2014, Karen Kearley, Mary Selwood, Ann Van den Bruel, Matthew Thompson, David Mant, FD Richard Hobbs, David Fitzmaurice, Carl Heneghan
New electronic devices offer an opportunity within routine primary care settings for improving the detection of atrial fibrillation (AF), which is a common cardiac arrhythmia and a modifiable risk factor for stroke.
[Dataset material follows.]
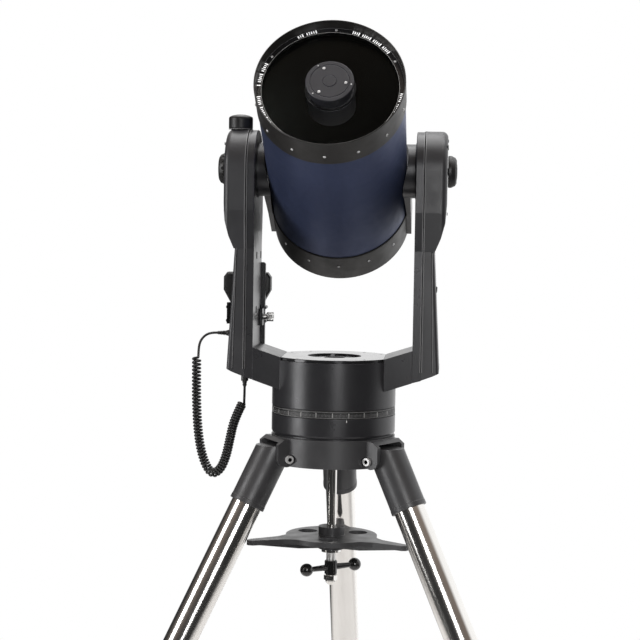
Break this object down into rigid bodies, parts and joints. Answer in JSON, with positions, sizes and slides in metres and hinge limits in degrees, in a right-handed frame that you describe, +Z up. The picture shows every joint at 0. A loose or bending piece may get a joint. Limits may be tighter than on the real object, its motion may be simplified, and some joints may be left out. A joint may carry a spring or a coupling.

We aimed to assess the performance of a modified blood pressure (BP) monitor and two singlelead ECG devices, as diagnostic triage tests for the detection of AF.
6 General Practices in the UK.
1000 ambulatory patients aged 75 years and over.
Primary and secondary outcome measures:
Comparative diagnostic accuracy of modified BP monitor and single-lead ECG devices, compared to reference standard of 12-lead ECG, independently interpreted by cardiologists.
A total of 79 participants (7.9%) had AF diagnosed by 12-lead ECG. All three devices had a high sensitivity (93.9–98.7%) and are useful for ruling out AF. WatchBP is a better triage test than Omron autoanalysis because it is more specific—89.7% (95% CI 87.5% to 91.6%) compared to 78.3% (95% CI 73.0% to 82.9%), respectively. This would translate into a lower follow-on ECG rate of 17% to rule in/rule out AF compared to 29.7% with the Omron text message in the study population. The overall specificity of single-lead ECGs analysed by a cardiologist was 94.6% for Omron and 90.1% for Merlin.
WatchBP performs better as a triage test for identifying AF in primary care than the singlelead ECG monitors as it does not require expertise for interpretation and its diagnostic performance is comparable to single-lead ECG analysis by cardiologists. It could be used opportunistically to screen elderly patients for undiagnosed AF at regular intervals and/or during BP measurement.